Some pundits have speculated that since KJ is so smooth and sophisticated he might even be able to charm his way into the good graces of Pakatan and rebuild his political career there. That's not gonna happen. Mahathir hates him. Anwar hates him. Guan Eng hates him. To be fair, his political career is not exactly over. He did, after all, win his seat and will be serving as an opposition politician. For someone like KJ though that's as good as finished.

7. Will Najib be prosecuted?

Mahathir has said a few times already that Pakatan is not out for revenge. That doesn't mean they won't prosecute people for crimes though. We follow the rule of law, he said at a press conference. And for good measure, he added: "However, let's say if Najib does something wrong he will have to face the consequences."

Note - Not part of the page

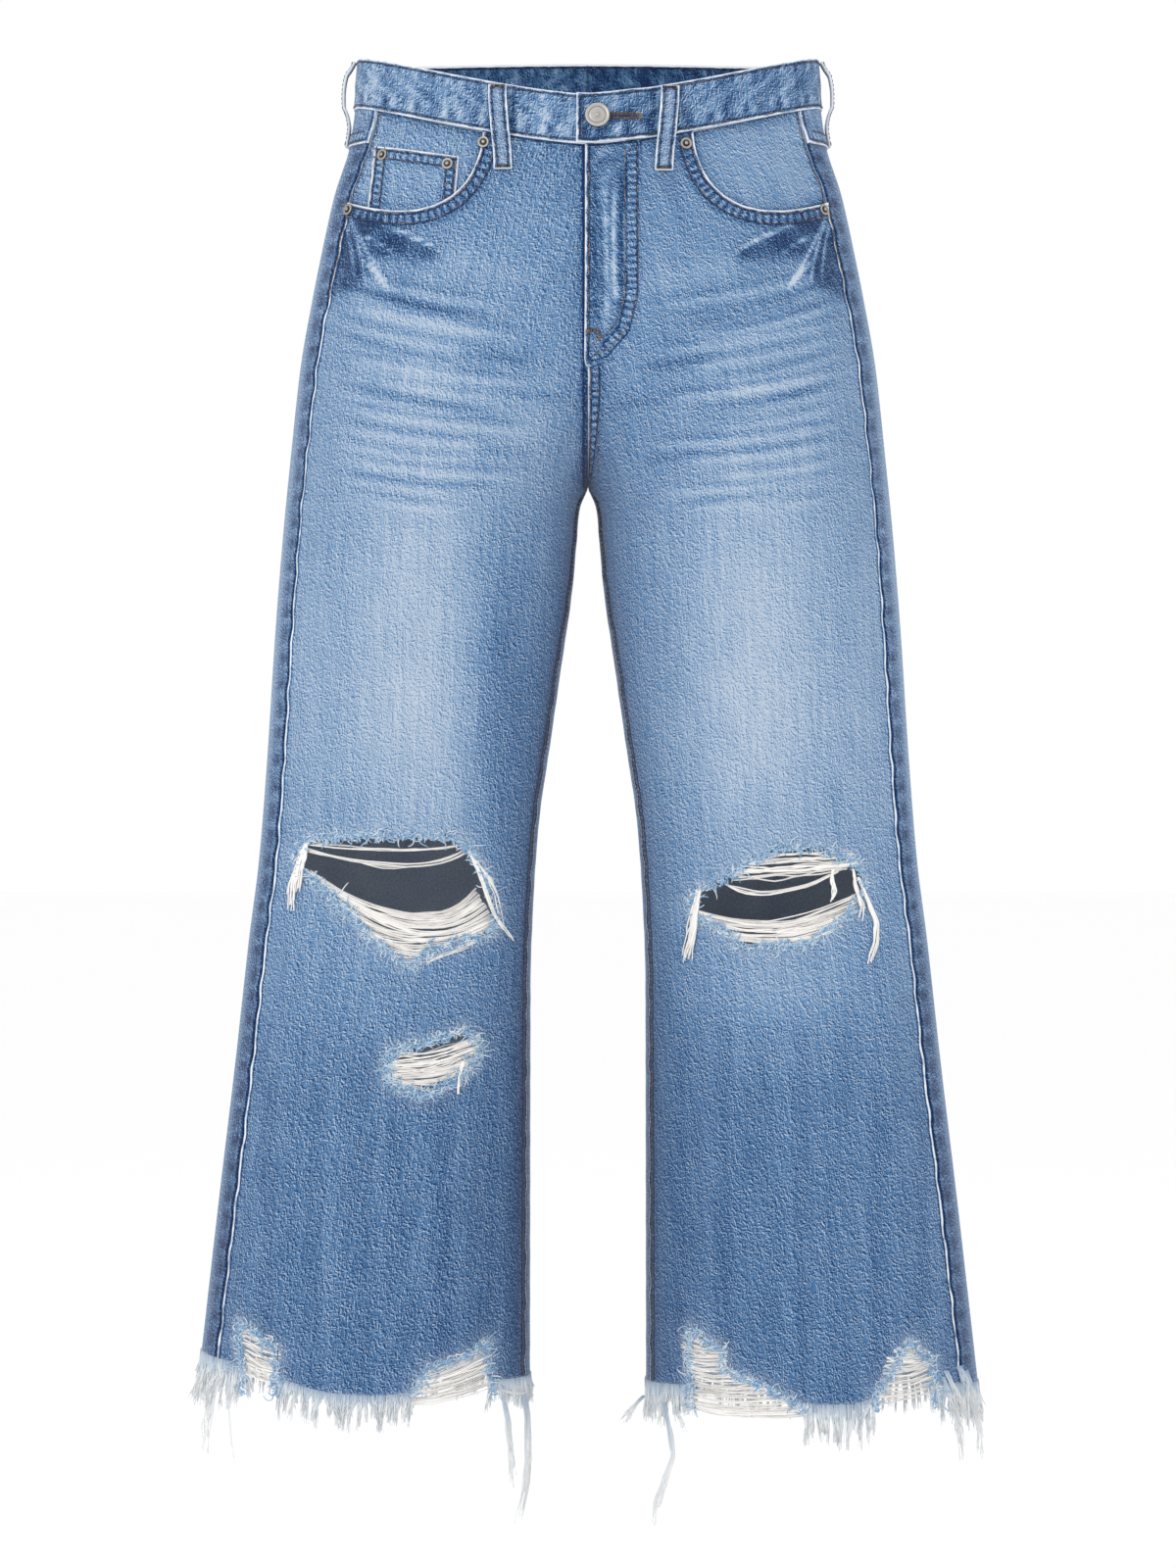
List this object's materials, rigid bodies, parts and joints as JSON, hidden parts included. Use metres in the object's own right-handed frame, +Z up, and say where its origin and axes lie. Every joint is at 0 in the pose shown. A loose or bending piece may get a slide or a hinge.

If anyone thinks there's going to be a blanket amnesty for misdeeds by members of the previous government they should quickly disabuse themselves of that notion. Dr M has already made it clear that changes were afoot. "Certain heads must fall," he said in his maiden press conference after being sworn in as PM. "We find that some people were aiding and abetting a prime minister who the world condemned as a kleptocrat."

There's probably going to be a Royal Commission of Inquiry on 1MDB. MACC will probably be instructed to take a new look into the matter. And a new AG will want to prosecute the culprits behind the biggest financial scandal this country has ever experienced (and there have been quite a few, ironically under Mahathir's watch as PM the first time around).

Does Najib have anything to worry about? Only if he's done something wrong.